Wednesday, September 21, 2022

L'Acadie Blanc Has Arrived

 So we have had L'Acadie Blanc in the vineyard for over 10 years first planting it in the test vineyard to see how it would grow. It really has not grown well in that part of the vineyard and struggles with the low moisture in the very sandy and rocky soil. The additional hurdle of low nutrients in the soil there slowed its growth, even with ammendments.

What we did see from the test vineyard is that it is a very hardy vine, disease resistant and easily ripens the grapes in our climate. The draw back was that the clusters on the vines were small and often poorly filled with very low production per vines.

This vine is the queen of the white wine grape varieties in Nova Scotia and produces large crops that are made into wines of various styles that range in profiles form dry wine similar to sauvignon blanc, an off-dry that reminds one of chablis, to sparkling wines that are winning international awards. 

This vine is a favourite of our and despite the challenges experienced int he test vineyard, we took a bit of a chance and decided to plant a small lot of 1000 row feet in the new area in the vineyard where the soil is excellent, a silty sand with more nutirents and holds more moisture.  It worked out well and the vines have grown well in the new area. Last year, the 3rd years since we planted them, we were holping for a small crop but the late spring frost really knocked them back. 

This year we have a nice crop althought we are finding the vines tend to over bear on each shoot (often 4 clusters) and also push secondaries on nearly every node.  Note that the #1 and 2 clusters are often 100 grams, sometimes more. We pruned back to 5 shoots per foot of trellis and 2 clusters per shoot but will need to tinker with this going forward - maybe only 4 shoots per foot. 

We have a sizeable crop for year four and the grapes are ripening very well. As of October 10 they are about 14 brix. What we do know about this variety is it really accumulates sugar fast and should be in the high teens by the end of the month early October.

Sunday, September 11, 2022

Shaping Up For A Late Harvest

 So as we approach the middle of September we do our first check on the ripeness of the grapes as that can give us an indication of when we may be harvesting. From the numbers we are seeing right now we can expect the harvest to be delayed as long a possible this year.

We generally harvest the first week of October as we often face a frost event around then. Some years the season extends a little longer and we can let the grapes hange and accumulate more sugar while dropping the acid and making a better sugar/acid balance. We are certainly hoping for the later this year as the current level of ripeness reflects the delayed season we have had from the onset.
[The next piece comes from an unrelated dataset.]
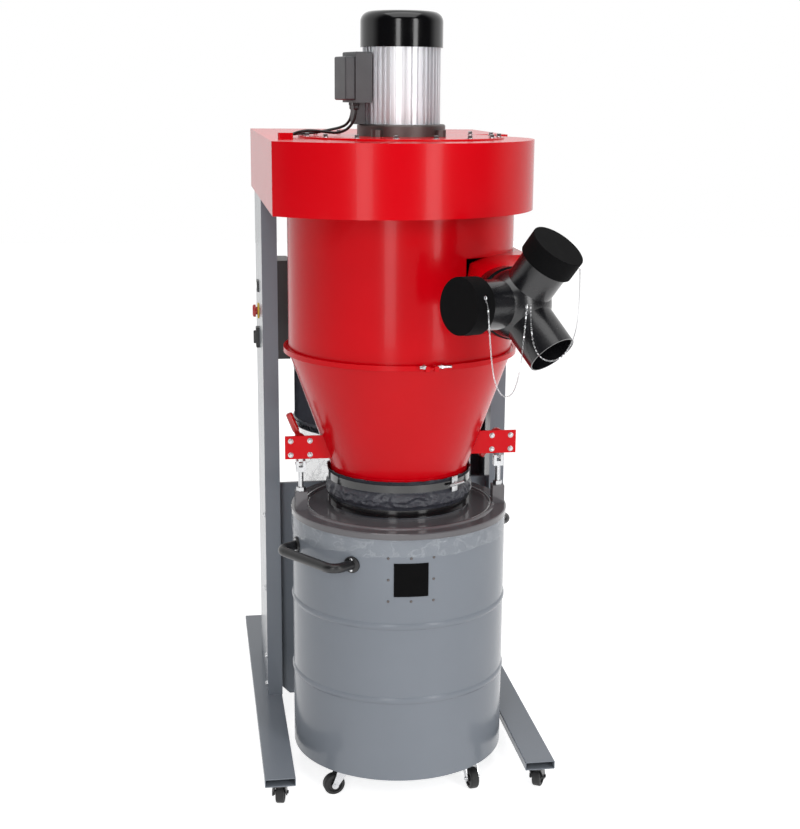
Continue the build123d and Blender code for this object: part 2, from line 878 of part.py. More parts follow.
# Lugs on the lid: short square tubes with closed tops that the lift rods screw into
lug_top = lid_top + lug_height
with BuildPart() as lugs:
    with BuildSketch(level(lid_top + lid_bead_height)):
        with Locations((-rod_x, rod_y), (rod_x, rod_y)):
            Rectangle(lug_width, lug_width)
    extrude(amount=lug_height - lid_bead_height)
    with BuildSketch(level(lid_top)):
        with Locations((-rod_x, rod_y), (rod_x, rod_y)):
            Rectangle(lug_width, lug_width)
    extrude(amount=lid_bead_height)
    with BuildSketch(level(lid_top)):
        with Locations((-rod_x, rod_y), (rod_x, rod_y)):
            Rectangle(lug_width - 2 * lug_wall, lug_width - 2 * lug_wall)
    extrude(amount=lug_height - lug_wall, mode=Mode.SUBTRACT)
    with BuildSketch(level(lid_top)):
        with Locations((-rod_x, rod_y), (rod_x, rod_y)):
            Circle(rod_radius + seat_gap)
    extrude(amount=lug_height, mode=Mode.SUBTRACT)
    with BuildSketch(Plane.XZ):
        with BuildLine():
            ThreePointArc(
                (lid_bead_radius - lid_bead_width / 2, lid_top),
                (lid_bead_radius, lid_top + lid_bead_height),
                (lid_bead_radius + lid_bead_width / 2, lid_top),
            )
            Line(
                (lid_bead_radius + lid_bead_width / 2, lid_top),
                (lid_bead_radius - lid_bead_width / 2, lid_top),
            )
        make_face()
    revolve(axis=Axis.Z, mode=Mode.SUBTRACT)
save(lugs, "lid_lugs")

# Lift rods: threaded rod with nuts at the lug and a clevis under the bracket
clevis_top = bracket_low - clevis_gap
for side, name in ((-1, "left_lift_rod"), (1, "right_lift_rod")):
    with BuildPart() as rod:
        with BuildSketch(level(lug_top - rod_engagement)):
            with Locations((side * rod_x, rod_y)):
                Circle(rod_radius)
        extrude(amount=clevis_top - clevis_height - lug_top + rod_engagement)
        with BuildSketch(level(lug_top)):
            with Locations((side * rod_x, rod_y)):
                RegularPolygon(nut_across / 2, 6, major_radius=False)
        extrude(amount=nut_height)
        with BuildSketch(level(clevis_top - clevis_height)):
            with Locations((side * rod_x, rod_y)):
                Rectangle(clevis_width, clevis_depth)
        extrude(amount=clevis_height)
        chamfer(rod.faces().sort_by(Axis.Z)[-1].edges(), length=clevis_chamfer)
        with BuildSketch(level(clevis_top - clevis_slot_depth)):
            with Locations((side * rod_x, rod_y)):
                Rectangle(clevis_slot, clevis_depth)
        extrude(amount=clevis_height, mode=Mode.SUBTRACT)
        with BuildSketch(facing_right(side * rod_x, rod_y, clevis_top - clevis_pin_drop)):
            Circle(clevis_pin_radius)
        extrude(amount=clevis_width / 2 + clevis_pin_proud, both=True)
    save(rod, name)

# Brackets: bolted plates on arms welded to the cone, each with the lever's pivot pin
plate_back = rod_y - clevis_depth / 2 - plate_gap
lever_y = rod_y + clevis_depth / 2 + lever_gap + lever_grip_radius
with BuildPart() as brackets:
    for side in (-1, 1):
        with BuildSketch(facing_back(0, plate_back - bracket_thickness, (bracket_low + bracket_high) / 2)):
            with Locations((side * (bracket_outer + neck_radius) / 2, 0)):
                Rectangle(bracket_outer - neck_radius, bracket_high - bracket_low)
        extrude(amount=bracket_thickness)
        with BuildSketch(level((bracket_low + bracket_high) / 2)):
            with Locations((side * (bracket_inner + neck_radius) / 2, plate_back + gusset_depth / 2)):
                Rectangle(bracket_inner - neck_radius, gusset_depth)
        extrude(amount=-bracket_thickness)
        with BuildSketch(facing_back(side * rod_x, plate_back, pivot_level)):
            Circle(pivot_radius)
        extrude(amount=lever_y + lever_thickness / 2 + pivot_proud - plate_back)
    with Locations((0, 0, (taper_top + cone_bottom) / 2)):
        Cone(neck_radius, barrel_radius, taper_top - cone_bottom, mode=Mode.SUBTRACT)
save(brackets, "lift_brackets")

# Levers: a bored boss on the pivot pin, a flat arm and a round grip
for side, angle, name in (
    (-1, left_lever_angle, "left_lift_lever"),
    (1, right_lever_angle, "right_lift_lever"),
):
    turn = radians(angle)
    swing = Plane(
        origin=(side * rod_x, lever_y, pivot_level), x_dir=(cos(turn), 0, sin(turn)), z_dir=(0, -1, 0)
    )
    with BuildPart() as lever:
        with BuildSketch(swing.offset(-lever_thickness / 2)):
            Circle(lever_boss_radius)
        extrude(amount=lever_thickness)
        with BuildSketch(swing.offset(-lever_arm_thickness / 2)):
            with Locations((lever_arm_length / 2, 0)):
                Rectangle(lever_arm_length, lever_arm_width)
        extrude(amount=lever_arm_thickness)
        grip_start = swing.origin + swing.x_dir * lever_grip_start
        with BuildSketch(Plane(origin=grip_start, x_dir=(0, 1, 0), z_dir=swing.x_dir)):
            Circle(lever_grip_radius)
        extrude(amount=lever_length - lever_grip_start)
        fillet(lever.faces().sort_by(Axis(swing.origin, swing.x_dir))[-1].edges(), radius=lever_grip_round)
        with BuildSketch(swing.offset(-lever_thickness)):
            Circle(pivot_radius + running_gap)
        extrude(amount=2 * lever_thickness, mode=Mode.SUBTRACT)
    save(lever, name)

# Sleeve between the cone and the lid, with a band at each end
sleeve_low = lid_top + sleeve_lift_off
sleeve_high = cone_bottom - sleeve_top_drop
sleeve_radius = neck_radius + seat_gap + sleeve_thickness
with BuildPart() as sleeve:
    extrude(ring(sleeve_radius, sleeve_thickness, sleeve_low), amount=sleeve_high - sleeve_low)
save(sleeve, "neck_sleeve")

band_radius = sleeve_radius + seat_gap + band_thickness
for low, name in (
    (cone_bottom - spigot_length + band_inset, "upper_sleeve_band"),
    (lid_top + sleeve_lift_off + band_inset, "lower_sleeve_band"),
):
    with BuildPart() as band:
        extrude(ring(band_radius, band_thickness, low), amount=band_height)
    save(band, name)

# Casters: a top plate with its raceway and kingpin, a fork that swivels and a wheel
leg_caster_y = (leg_front + leg_caster_inset, leg_rear - leg_caster_inset)
drum_caster_turn = drum_caster_radius / sqrt(2)
casters = (
    ("front_left", -leg_middle, leg_caster_y[0], leg_low, 80, True),
    ("front_right", leg_middle, leg_caster_y[0], leg_low, 60, True),
    ("rear_left", -leg_middle, leg_caster_y[1], leg_low, 80, False),
    ("rear_right", leg_middle, leg_caster_y[1], leg_low, 110, False),
    ("drum_front_left", -drum_caster_turn, -drum_caster_turn, drum_floor, 190, False),
    ("drum_front_right", drum_caster_turn, -drum_caster_turn, drum_floor, 280, False),
    ("drum_rear_left", -drum_caster_turn, drum_caster_turn, drum_floor, 150, False),
    ("drum_rear_right", drum_caster_turn, drum_caster_turn, drum_floor, 20, False),
)
with BuildPart() as plates:
    for name, x, y, top, heading, braked in casters:
        with BuildSketch(level(top)):
            with Locations((x, y)):
                RectangleRounded(caster_plate, caster_plate, 5)
        extrude(amount=-caster_plate_thickness)
        with BuildSketch(level(top - caster_plate_thickness)):
            with Locations((x, y)):
                Circle(raceway_radius)
        extrude(amount=-raceway_height)
        with BuildSketch(level(top - caster_plate_thickness - raceway_height)):
            with Locations((x, y)):
                Circle(kingpin_radius)
        extrude(amount=-(fork_sheet + 2 * seat_gap + kingpin_head))
        with BuildSketch(level(top - caster_plate_thickness - raceway_height - fork_sheet - 2 * seat_gap)):
            with Locations((x, y)):
                Circle(kingpin_radius + kingpin_rim)
        extrude(amount=-kingpin_head)
save(plates, "caster_plates")

for name, x, y, top, heading, braked in casters:
    turn = radians(heading)
    crown = top - caster_plate_thickness - raceway_height - seat_gap
    cheek = wheel_width / 2 + wheel_side_gap
    upright = Plane(
        origin=(x, y, 0), x_dir=(cos(turn), sin(turn), 0), z_dir=(sin(turn), -cos(turn), 0)
    )
    with BuildPart() as fork:
        with BuildSketch(Plane(origin=(x, y, crown), x_dir=(cos(turn), sin(turn), 0), z_dir=(0, 0, 1))):
            Circle(raceway_radius)
            Rectangle(fork_crown, 2 * (cheek + fork_sheet))
        extrude(amount=-fork_sheet)
        for face in (cheek, -cheek - fork_sheet):
            with BuildSketch(upright.offset(face)):
                with BuildLine():
                    Polyline(
                        (-fork_crown / 2, crown),
                        (fork_crown / 2, crown),
                        (caster_trail + fork_foot / 2, wheel_radius),
                        (caster_trail - fork_foot / 2, wheel_radius),
                        close=True,
                    )
                make_face()
                with Locations((caster_trail, wheel_radius)):
                    Circle(fork_foot / 2)
            extrude(amount=fork_sheet)
        with BuildSketch(upright):
            with Locations((caster_trail, wheel_radius)):
                Circle(axle_radius)
        extrude(amount=cheek + fork_sheet + axle_proud, both=True)
        with BuildSketch(level(crown - 2 * fork_sheet)):
            with Locations((x, y)):
                Circle(kingpin_radius + running_gap)
        extrude(amount=3 * fork_sheet, mode=Mode.SUBTRACT)
        if braked:
            with BuildSketch(upright.offset(-cheek - fork_sheet - pedal_thickness)):
                with Locations((caster_trail, wheel_radius + fork_foot / 2)):
                    SlotOverall(pedal_length, pedal_width, rotation=pedal_turn)
            extrude(amount=pedal_thickness)
    save(fork, f"{name}_caster_fork")

    with BuildPart() as wheel:
        with BuildSketch(upright.offset(-wheel_width / 2)):
            with Locations((caster_trail, wheel_radius)):
                Circle(wheel_radius)
        extrude(amount=wheel_width)
        fillet(wheel.edges(), radius=tread_round)
        for face in (-wheel_width / 2, wheel_width / 2 - hub_recess):
            with BuildSketch(upright.offset(face)):
                with Locations((caster_trail, wheel_radius)):
                    Circle(recess_outer)
                    Circle(recess_inner, mode=Mode.SUBTRACT)
            extrude(amount=hub_recess, mode=Mode.SUBTRACT)
        with BuildSketch(upright.offset(-wheel_width)):
            with Locations((caster_trail, wheel_radius)):
                Circle(axle_radius + running_gap)
        extrude(amount=2 * wheel_width, mode=Mode.SUBTRACT)
    save(wheel, f"{name}_caster_wheel")


def cord(route, diameter):
    """A tube along a route, each corner rounded as far as its two runs allow."""
    corners = []
    for before, here, after in zip(route, route[1:], route[2:]):
        run_in = Vector(*here) - Vector(*before)
        run_out = Vector(*after) - Vector(*here)
        half_turn = radians(run_in.get_angle(run_out)) / 2
        corners.append(0.45 * min(run_in.length, run_out.length) / tan(half_turn))
    print("smallest radius of the next cord", round(min(corners), 1))
    with BuildPart() as tube:
        with BuildLine():
            line = FilletPolyline(*route, radius=corners)
        with BuildSketch(Plane(origin=line @ 0, z_dir=line % 0)):
            Circle(diameter / 2)
        sweep()
    return tube.part


# Keeper chains of the port caps, hanging from a cap to the hub
chain_diameter = 3
side_cap_chain = (
    (90.2, -507.8, 1213.4),
    (94, -519, 1201),
    (96, -520, 1170),
    (101, -514, 1125),
    (107, -506, 1080),
    (115, -499, 1045),
    (126, -494, 1022),
    (139, -489, 1011),
    (153, -485, 1015),
    (163, -482, 1034),
    (170, -480, 1066),
    (174, -480, 1104),
    (177, -480.5, 1140),
    (180, -477, 1169),
    (183.5, -465.9, 1189),
)
top_cap_chain = (
    (191.5, -464.7, 1191.5),
    (190, -476, 1179),
    (189, -483, 1155),
    (190, -493, 1129),
    (195, -505, 1106),
    (204.2, -518, 1093.6),
    (217.4, -530, 1090),
    (233.1, -536, 1095.5),
    (249.9, -531, 1108.2),
    (272.6, -498, 1127.9),
    (287, -472, 1160),
    (294, -454, 1198),
    (297.5, -440, 1238),
    (298.5, -433, 1266),
    (295.8, -427.4, 1289),
)
for route, name in ((side_cap_chain, "side_cap_chain"), (top_cap_chain, "top_cap_chain")):
    chain_tube = cord(route, chain_diameter)
    with BuildPart() as chain:
        add(chain_tube)
    save(chain, name)

# Cables from the terminal box over the cover to the bushing on the housing
cable_diameter = 6
motor_cable = (
    (-107, -52, 1576.8),
    (-107.5, -52, 1555),
    (-113, -48, 1534),
    (-127, -40, 1518),
    (-146, -28, 1511.5),
    (-168, -12, 1513),
    (-190, -1, 1515.5),
    (-211, 3, 1516),
    (-230, -4, 1512.5),
    (-244, -20, 1508),
    (-252, -42, 1505.2),
    (-256.5, -66, 1504.6),
    (-258, -bushing_y, 1504.5),
)
switch_cable = (
    (-110, -6.7, 1576.8),
    (-110.3, -6, 1558),
    (-114, -1, 1540),
    (-123, 6, 1527.5),
    (-138, 11, 1521.5),
    (-157, 14, 1517.5),
    (-179, 17, 1512.5),
    (-203, 18, 1509.5),
    (-227, 15, 1508.8),
    (-247, 5, 1506.8),
    (-261, -12, 1504.9),
    (-268, -36, 1504.6),
    (-270, -62, 1504.5),
    (-270.4, -bushing_y, 1504.4),
)
motor_cable_tube = cord(motor_cable, cable_diameter)
switch_cable_tube = cord(switch_cable, cable_diameter)
with BuildPart() as cables:
    add([motor_cable_tube, switch_cable_tube])
save(cables, "motor_cables")
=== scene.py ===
# %% [markdown]
# # A mobile cyclone dust collector
#
# The machine is a red fan housing, barrel and cone on a grey wheeled frame, above a drum that rolls out.
# The imported model gives every rigid piece at its real size. These cells give each of them its finish,
# and add the soft pieces, chains and small fasteners that the imported model leaves plain.

# %% Load the imported model
from math import cos, pi, radians, sin, sqrt, tau

import bmesh
import bpy
from mathutils import Matrix, Vector, noise


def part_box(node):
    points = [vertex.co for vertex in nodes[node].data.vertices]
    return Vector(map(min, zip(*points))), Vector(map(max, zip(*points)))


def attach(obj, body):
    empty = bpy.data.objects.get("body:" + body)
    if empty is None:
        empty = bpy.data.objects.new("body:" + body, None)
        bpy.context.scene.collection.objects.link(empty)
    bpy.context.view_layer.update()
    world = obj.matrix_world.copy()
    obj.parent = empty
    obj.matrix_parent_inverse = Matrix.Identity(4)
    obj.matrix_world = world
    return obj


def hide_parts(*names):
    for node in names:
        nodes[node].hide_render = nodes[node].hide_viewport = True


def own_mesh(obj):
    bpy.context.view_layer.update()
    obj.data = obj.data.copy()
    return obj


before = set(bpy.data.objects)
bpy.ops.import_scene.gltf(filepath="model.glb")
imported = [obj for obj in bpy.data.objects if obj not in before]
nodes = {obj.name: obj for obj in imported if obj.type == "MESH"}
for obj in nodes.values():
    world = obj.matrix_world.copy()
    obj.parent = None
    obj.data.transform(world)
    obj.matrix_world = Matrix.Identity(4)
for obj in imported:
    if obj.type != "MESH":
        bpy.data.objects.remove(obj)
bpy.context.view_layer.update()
print("pieces in the packed model:", len(nodes))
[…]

A later harvest would be welcomed.

Here are some of the Brix levels we have recorded for September 10.

  • Petitie Milo           13
  • L'Acadie Blanc         14
  • Castel                      14
  • Marechal Foch         13
  • Leon Millot           15
  • Evangeline           14
  • Vandal Cliche         14
  • Seigerrebe             14
  • Marechal Joffre       17
  • Sovereign Ruby       14

We had a cool and late year in 2020 an some of the number we recorded on September 13 of 2020 were,

  • Petite Milo         14
  • L'Acadie Blanc     13
  • Castel                  15   
  • Marechal Foch    14
  • Leon Millot          15
  • Evangeline            16
  • Vandal Cliche       14
  • Seigerrebe             15
  • Marechal Joffre       16
  • Sovereign Ruby      14
The numbers above for 2020 were taken three days later (September 13) and those three days can impact the sugar numbers, especially when its hot. So comparing the numbers gives us insite that we are on track for a similar year as 2020 and in that year we harvest on October 10.  We will be targeting for the same this year if not later if mother nature permits and the fall frost is delayed. Here is some of the grapes.
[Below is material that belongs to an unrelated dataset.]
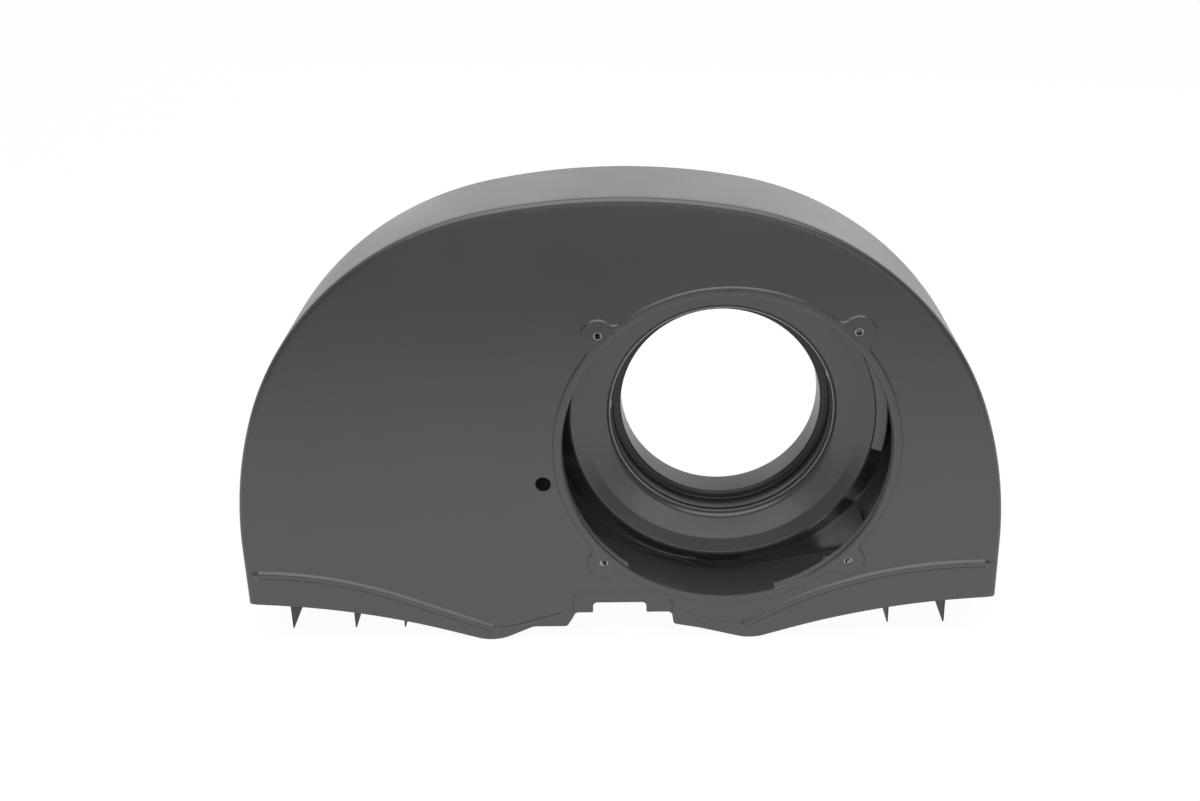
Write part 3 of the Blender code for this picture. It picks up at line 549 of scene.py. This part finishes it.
def relief_points():
    """Extra points where the face bends, so that the relief is smooth."""
    points = beside(seat_outline(), [SEAT_FLANK * share for share in SEAT_ROWS], True)
    points += beside(pocket_outline(), [POCKET_FLANK * share for share in POCKET_ROWS])
    for path, width, _, _, rows, past in raised_strips():
        points += beside(path, [width * k / rows for k in range(-rows - past, rows + past + 1)])
    return points


# Meshes

def place(x, depth, z):
    """Point of the part at a depth behind the front of the face."""
    return Vector((x, FACE_Y + depth, z))


def surface(bm, rows, wrap=False):
    """Grid of quads through rows of points."""
    grid = [[bm.verts.new(point) for point in row] for row in rows]
    for a, b in zip(grid, grid[1:] + (grid[:1] if wrap else [])):
        for k in range(len(a) - 1):
            bm.faces.new((a[k], a[k + 1], b[k + 1], b[k]))


def turned_rows(path, start=0.0, end=360.0, steps=TURN_STEPS):
    """Rows of a (radius, depth) path turned about the fan axis."""
    last = steps if end - start < 360.0 else steps - 1
    rows = []
    for i in range(last + 1):
        angle = math.radians(start + (end - start) * i / steps)
        rows.append([place(FAN_X + r * math.cos(angle), y, FAN_Z + r * math.sin(angle)) for r, y in path])
    return rows


def fold_rows(arch, flat_arch, front, rear):
    """Rows that carry a flat face round its fold and back along the band."""
    steps = max(1, round((rear - front) / BAND_STEP))
    start = front + FOLD_RADIUS
    rows = []
    for (ox, oz), (ix, iz) in zip(arch, flat_arch):
        row = []
        for k in range(FOLD_STEPS + 1):
            turn = math.radians(90.0 * k / FOLD_STEPS)
            share = math.sin(turn)
            depth = front + FOLD_RADIUS * (1 - math.cos(turn))
            row.append(place(ix + (ox - ix) * share, depth, iz + (oz - iz) * share))
        row.extend(place(ox, start + (rear - start) * k / steps, oz) for k in range(1, steps + 1))
        rows.append(row)
    return rows


def circle(x, z, radius, steps):
    """Outline of a round hole, which is given by its centre, its radius and its count of sides."""
    return [(x + radius * math.cos(math.tau * i / steps), z + radius * math.sin(math.tau * i / steps))
            for i in range(steps)]


def fill_points(boundary, holes, extra):
    """Points inside a sheet: the extra ones, and a staggered grid where those leave room."""
    low, high = np.array(boundary).min(0), np.array(boundary).max(0)
    xs = np.arange(low[0], high[0], FACE_GRID)
    zs = np.arange(low[1], high[1], FACE_GRID)
    free = np.array([(x + (FACE_GRID / 2 if j % 2 else 0.0), z) for j, z in enumerate(zs) for x in xs])
    if extra:
        cells = set(map(tuple, np.round(np.array(extra) / (FACE_GRID / 2)).astype(int)))
        keys = np.round(free / (FACE_GRID / 2)).astype(int)
        crowded = [any((a + i, b + j) in cells for i in (-1, 0, 1) for j in (-1, 0, 1)) for a, b in keys]
        free = np.vstack([free[~np.array(crowded)], np.array(extra)])
    keep = inside(free, boundary) & (distance_to(free, boundary, True) > EDGE_CLEARANCE)
    for x, z, radius, _ in holes:
        keep &= np.hypot(*(free - (x, z)).T) > radius + HOLE_CLEARANCE
    return free[keep]


def flat_sheet(bm, boundary, holes, extra, depth, relief=None):
    """Flat sheet in the XZ plane with round holes, triangulated through its fill points."""
    loops = [boundary] + [circle(*hole) for hole in holes]
    line = np.array([p for loop in loops for p in loop])
    points = [Vector(p) for p in np.vstack([line, fill_points(boundary, holes, extra)])]
    edges = []
    start = 0
    for loop in loops:
        edges.extend((start + i, start + (i + 1) % len(loop)) for i in range(len(loop)))
        start += len(loop)
    verts, _, faces, _, _, _ = delaunay_2d_cdt(points, edges, [], TRIANGLES_INSIDE, TRIANGLE_TOLERANCE)
    flat = np.array([v[:] for v in verts])
    rise = relief(flat) if relief else np.zeros(len(flat))
    made = [bm.verts.new(place(x, depth - h, z)) for (x, z), h in zip(flat, rise)]
    for face in faces:
        middle = flat[list(face)].mean(0)
        if all(math.dist(middle, (x, z)) >= radius * HOLE_SHARE for x, z, radius, _ in holes):
            bm.faces.new([made[i] for i in face])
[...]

Here is three pictures of the Marechal Foch showing a big spectrum of ripeness from just turning (third from top picture) to faily ripe (top) depending on where they are located in the vineyard. And the classic tell that the grapes are getting ripe is the wasps are into them, the really like the Foch (fourth from top).

Leon Millot showing a similar spectrum higher percentage are more towards the fully ripe stage.